09 August 2013

Thank you, Dr Hovhaness

Now that the end of the task of composing The Mystic Trumpeter is well in view, I have been clarifying the several sections yet to be written.  (“Yet to be written” is a slight misstatement, as in fact composition is in progress on all the remaining sections.)  Stanza 6 is begun, and has its proper character, and its composition will be a largely ‘formal’ matter of setting aside a chunk of time to attend to the task.  My original idea for stanza 7 is unaccompanied voice;  I may or may not stick to that, but in any event that section of the piece is about half composed.  Last night I settled the question of just how to set stanza 8.  How did that transpire?
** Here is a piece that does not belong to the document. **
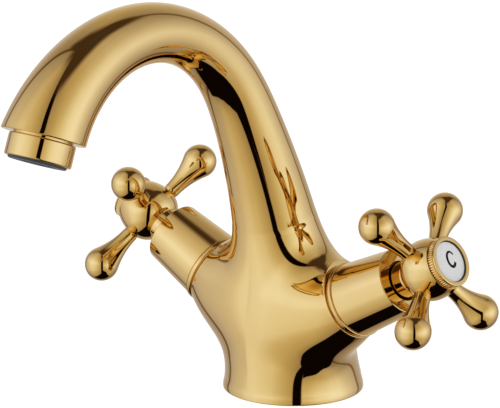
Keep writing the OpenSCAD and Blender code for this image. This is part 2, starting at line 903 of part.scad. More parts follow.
// The disc lies this far behind the rim of its ring, on a web.
index_disc_sink = 0.8;
index_web = 1;
// The knurls stand a little inside the smooth rim in front of them.
knurl_sink = 0.05;
index_disc_s = index_front - index_disc_sink - index_disc_h;

module index_ring() {
    ring_r = index_d / 2;
    knurl_r = ring_r - knurl_sink;
    core_r = knurl_r - 2 * knurl_depth;
    knurl_end = hub_face_s + knurl_h;
    color(GOLD)
        difference() {
            union() {
                bar(index_thread_d, hub_face_s - index_thread_h + loose_gap, hub_face_s + overlap);
                translate([0, 0, hub_face_s])
                    linear_extrude(knurl_h + overlap)
                        polygon(toothed_ring(knurl_r, knurl_depth, knurl_count));
                rotate_extrude()
                    polygon(concat(
                        [[0, hub_face_s], [core_r, hub_face_s], [core_r, knurl_end], [ring_r, knurl_end]],
                        arc([ring_r - index_bend_r, index_front - index_bend_r], index_bend_r, 0, 90, 6),
                        [[0, index_front]]
                    ));
            }
            bar(index_disc_d + 2 * index_gap, index_disc_s, index_front + cut_over);
            bar(index_bore_d, hub_face_s - index_thread_h - cut_over, index_disc_s - index_web);
        }
}

module index_disc() {
    color(WHITE)
        bar(index_disc_d, index_disc_s, index_disc_s + index_disc_h);
}

// ---------- Nodes ----------

body_casting();
foot_seal();
aerator_housing();
aerator_insert();
aerator_washer();

on_valve(COLD) shroud();  // cold_shroud
on_valve(COLD) cartridge_body();  // cold_cartridge_body
on_valve(COLD) seat_seal();  // cold_seat_seal
on_valve(COLD) body_seal();  // cold_body_seal
on_valve(COLD) ceramic_disc(fixed_disc_s, 0);  // cold_fixed_disc
on_valve(COLD) ceramic_disc(moving_disc_s, 90);  // cold_moving_disc
on_valve(COLD) spindle();  // cold_spindle
on_valve(COLD) spindle_seal();  // cold_spindle_seal
on_valve(COLD) circlip();  // cold_circlip
on_valve(COLD) handle_hub(cold_arm_turn);  // cold_handle_hub
on_valve(COLD) handle_arm(cold_arm_turn);  // cold_arm_1
on_valve(COLD) handle_arm(cold_arm_turn + 90);  // cold_arm_2
on_valve(COLD) handle_arm(cold_arm_turn + 180);  // cold_arm_3
on_valve(COLD) handle_arm(cold_arm_turn + 270);  // cold_arm_4
on_valve(COLD) handle_screw();  // cold_handle_screw
on_valve(COLD) index_ring();  // cold_index_ring
on_valve(COLD) index_disc();  // cold_index_disc

on_valve(HOT) shroud();  // hot_shroud
on_valve(HOT) cartridge_body();  // hot_cartridge_body
on_valve(HOT) seat_seal();  // hot_seat_seal
on_valve(HOT) body_seal();  // hot_body_seal
on_valve(HOT) ceramic_disc(fixed_disc_s, 0);  // hot_fixed_disc
on_valve(HOT) ceramic_disc(moving_disc_s, 90);  // hot_moving_disc
on_valve(HOT) spindle();  // hot_spindle
on_valve(HOT) spindle_seal();  // hot_spindle_seal
on_valve(HOT) circlip();  // hot_circlip
on_valve(HOT) handle_hub(hot_arm_turn);  // hot_handle_hub
on_valve(HOT) handle_arm(hot_arm_turn);  // hot_arm_1
on_valve(HOT) handle_arm(hot_arm_turn + 90);  // hot_arm_2
on_valve(HOT) handle_arm(hot_arm_turn + 180);  // hot_arm_3
on_valve(HOT) handle_arm(hot_arm_turn + 270);  // hot_arm_4
on_valve(HOT) handle_screw();  // hot_handle_screw
on_valve(HOT) index_ring();  // hot_index_ring
on_valve(HOT) index_disc();  // hot_index_disc
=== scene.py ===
"""Looks of a two-handle basin mixer in polished gold plate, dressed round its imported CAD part."""

import logging
import math
from collections.abc import Iterable, Sequence
from dataclasses import dataclass, field
from enum import Enum

import bmesh
import bpy
import numpy as np
from mathutils import Matrix, Vector


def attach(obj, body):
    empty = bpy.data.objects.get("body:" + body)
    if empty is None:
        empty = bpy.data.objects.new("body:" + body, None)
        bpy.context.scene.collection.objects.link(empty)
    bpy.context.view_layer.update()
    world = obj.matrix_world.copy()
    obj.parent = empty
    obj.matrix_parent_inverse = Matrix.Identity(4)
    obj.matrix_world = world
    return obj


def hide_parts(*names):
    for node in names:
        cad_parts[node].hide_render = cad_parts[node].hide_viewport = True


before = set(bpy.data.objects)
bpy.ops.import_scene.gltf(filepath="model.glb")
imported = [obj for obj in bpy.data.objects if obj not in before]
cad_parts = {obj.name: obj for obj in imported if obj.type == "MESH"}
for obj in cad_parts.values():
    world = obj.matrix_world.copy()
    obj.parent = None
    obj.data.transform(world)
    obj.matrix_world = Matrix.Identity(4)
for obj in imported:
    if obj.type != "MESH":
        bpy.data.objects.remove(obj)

LOG = logging.getLogger("basin_mixer")

Outline = list[tuple[float, float]]
Corner = tuple[float, float, float]
Colour = tuple[float, float, float]
Stops = Sequence[tuple[float, Sequence[float]]]
Input = bpy.types.NodeSocket | float | Sequence[float]

# Metres in a millimetre: sizes are kept in millimetres and meshes are made in metres.
MM = 0.001
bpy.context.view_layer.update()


class Body(Enum):
    """Bodies of the part that pieces ride on."""

    FAUCET = "faucet_body"
    COLD = "cold_handle"
    HOT = "hot_handle"


class Side(Enum):
    """The two valves, by the sign of X on which they stand."""

    COLD = 1
    HOT = -1

    @property
    def label(self) -> str:
        """Return the first word of the names of this side's nodes."""
        return self.name.lower()

    @property
    def body(self) -> Body:
        """Return the body that turns with this side's handle."""
        return Body.COLD if self is Side.COLD else Body.HOT


# ---------- Nodes and colours ----------


def linear(hex_colour: str) -> tuple[float, float, float, float]:
    """Turn an sRGB hex colour into the linear colour of a shader socket.

    Args:
        hex_colour: The colour as "#RRGGBB".

    Returns:
        Linear red, green and blue, with an alpha of 1.
    """
    values = [int(hex_colour[i : i + 2], 16) / 255 for i in (1, 3, 5)]
    red, green, blue = (v / 12.92 if v <= 0.04045 else ((v + 0.055) / 1.055) ** 2.4 for v in values)
    return red, green, blue, 1.0


def add_node(
    tree: bpy.types.NodeTree,
    kind: str,
    inputs: dict[str | int, Input] | None = None,
    stops: Stops = (),
    **settings: object,
) -> bpy.types.Node:
    """Add a node with its settings and links.

    Args:
        tree: The node tree that takes the node.
        kind: The node's type name.
        inputs: Values for its inputs, by name or number; an output socket is linked instead.
        stops: Positions and colours of a colour ramp.
        **settings: Properties of the node.

    Returns:
        The new node.
    """
    node = tree.nodes.new(kind)
    for name, value in settings.items():
        setattr(node, name, value)
    for key, value in (inputs or {}).items():
        if isinstance(value, bpy.types.NodeSocket):
            tree.links.new(value, node.inputs[key])
        else:
            node.inputs[key].default_value = value
    if stops:
        elements = node.color_ramp.elements
        while len(elements) < len(stops):
            elements.new(1.0)
        for element, (position, colour) in zip(elements, stops, strict=True):
            element.position = position
            element.color = colour
    return node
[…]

Last night I was listening to Schnittke’s Psalms of Repentance, one of a large group of pieces which I enjoy greatly, admire without reservation, and which is not at all how I would write a piece.  (Somehow, when I started out studying to be a composer, pieces which were very much not how I would do things, were at first something of a nuisance.  I am glad to have gotten over that, and long ago.)  Enjoying the piece though I was, the hour was getting late, and the music was engaging my neurons to a degree which was not convenient to the time of day; so about three-quarters of the way through the Schnittke, I switched to Hovhaness’s Celestial Gate Symphony.
Even though the Hovhaness is exactly the sort of music which herds my neurons into a zone separated from actual sleep by the thinnest of veils, on its own plane it engages my musical thought no less than the Schnittke.  So that even while mentally I was slouching towards slumber, I found myself discovering just how I want to set stanza 8 (the song of Joy).  And (how one does this, I do not quite understand, myself) even while listening to Hovhaness, in my inner ear I was composing music of completely different stuff.  In a way, and probably subconsciously, I am already tying The Mystic Trumpeter together with the brief, yet-to-be-composed companion duet for flute and clarinet, Après-mystère, because the music I was composing while my head reposed on last night’s pillow is a variant on the sketch I drew up a week or so ago for A.-m.  So, courtesy of an audition of the Celestial Gate last night, I came to compose the greater part of the song of Joy.
Now, many a time in the past, I’ve gotten a musical idea before drifting off to sleep, but if I do not make an ancillary effort to plant a neural flag in my brain, I have been apt to forget it.
This morning, although last night’s composing was nowhere near the forefront of my mind, as soon as my eye fell upon my notebook (as I was gathering everything before heading off to work) . . . directly I glanced my notebook, I remembered all the music I had composed last night.  And while riding the train, I recorded it all on paper.